The Bush administration has never been particularly concerned with the rights of detainees it suspects are members of al-Qaida: It has insisted that they're not entitled to the protections of the Geneva Convention, and it has argued that they have no right to trials in U.S. courts. But there's one right the administration seems strangely eager to protect: Osama bin Laden's right to privacy.
Responding to a Judicial Watch Freedom of Information Act request for documents related to the flights taken by bin Laden family members and other Saudis in the days after 9/11, the FBI has released documents from its files regarding the bin Laden family -- only all specific references to the bin Laden family have been deleted from some of them. The result is an odd kind of fill-in-the-blank test, easily passed by anyone who has been paying attention. There are a lot of sentences like these: "______ is a member of a large and wealthy Saudi family," and, "In 1994, the family of ________ issued a statement expressing its 'regret, denunciation and condemnation of all acts that _________ may have committed.'" Now, who could that be?
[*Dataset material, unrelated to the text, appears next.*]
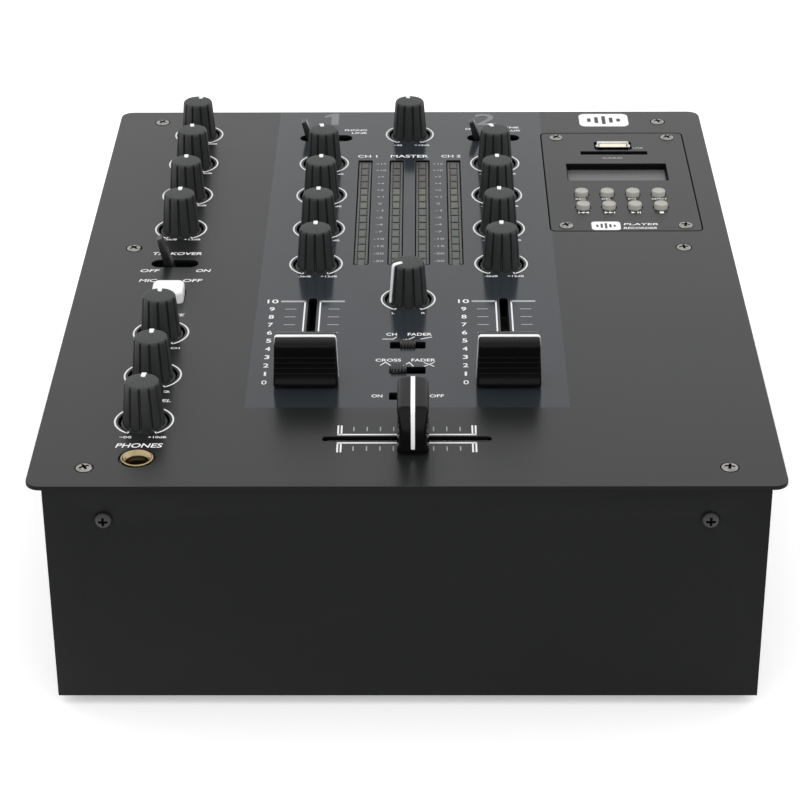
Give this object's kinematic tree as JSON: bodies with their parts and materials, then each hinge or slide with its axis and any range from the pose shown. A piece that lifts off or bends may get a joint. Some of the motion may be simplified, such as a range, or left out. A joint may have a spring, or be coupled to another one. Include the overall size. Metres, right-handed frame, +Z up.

And if you have any trouble filling in the blanks yourself, don't worry: Almost every line is followed by a footnote providing the publicly available back-up for the statements. Of course, that information has blanks, too. But when you're told that the Washington Post ran a story on Sept. 13, 2001, headlined, " __________: a master impresario," it takes just a minute on Google -- .33 seconds, to be exact -- to figure out that the subject of the story was Osama bin Laden.
In justifying the redactions, Judicial Watch says, the FBI cited a provision of the Freedom of Information Act that allows the government to withhold "personnel and medical files and similar files" when the disclosure of such information "would constitute a clearly unwarranted invasion of personal privacy." Given the slap-dash nature of the redactions, it's hard to believe that the FBI really thought that it was protecting bin Laden's privacy when it removed the family name from the documents it turned over. So it's fair to ask: If the FBI wasn't protecting bin Laden, who was it trying to protect?